Unlike his Russian counterpart in New Guinea, Schomburgk, as Rivière points out, seems to have had mixed feelings about what he had done and wrote that he ''was glad when the wicked work was finally and successfully accomplished''. In this act we can see a clear parallel with Burke and Hare, with the distinction that these mortal remains were snatched not to be dissected in a morgue but rather to be displayed in a museum. Urry describes what is probably the most savage and appalling example of the immoral actions routinely pursued by civilised medical and scientific institutions on the mortal remains of natives. William Lanney and Truganini, described as the last of the Tasmanian Aborigines, had asked to be buried in peace when their time came. In 1869 Lanney died, and despite his wishes his corpse became the property of scientists. Urry gives an account of what took place next: In the morgue the body was viciously mutilated: the head, hands and feet removed and only the torso and limbs were left to bury. However, on the same night as the interment, two groups planned to exhume even these remains. Discovering their rivals had beaten them to the body, the leader of the other group smashed down the door to the morgue where the remains had been removed, only to discover ''a few particles of flesh'' remained.

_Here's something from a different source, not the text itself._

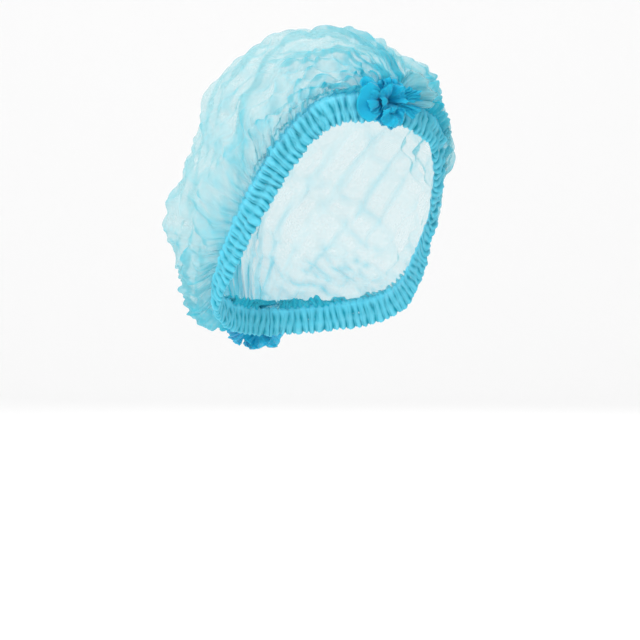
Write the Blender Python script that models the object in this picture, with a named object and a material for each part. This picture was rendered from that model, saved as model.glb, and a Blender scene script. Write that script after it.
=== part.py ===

This pack of wild scientific dogs each carried off a piece of the corpse; one took an ear, another the nose, yet another a part of an arm, and the greatest prize of all -- the head -- was never seen again. A particularly sinister postscript to the story consists of the making of a tobacco pouch out of Lanney''s skin by Dr Stockwell, who was the Chief House Surgeon of the Colonial Hospital as well as a distinguished member of the Royal Society of Tasmania. It is impossible not to make parallels between this particular act and the hawking of combs made from Apache bones in the Wild West, as well as more recent examples, such as the making of lampshades from the skin of Jews under the Nazi regime. Truganini died in 1876 and was duly buried. But her skeleton was later dug up so that it could be displayed in the museum of the Royal Society of Tasmania. One can imagine Dr Stockwell admiring her skeleton whilst puffing away on his pipe with tobacco drawn from the pouch made from her countryman''s skin. Finally in 1976 descendants of the Aboriginal Tasmanians regained control over her remains, which were then cremated and her ashes given up to the sea. It was by no means the case that instances of body-snatching were restricted to the minor players in the development of anthropology.


In fact many of the most important figures of this academic discipline on both sides of the Atlantic (whose work is still both admired in the profession an.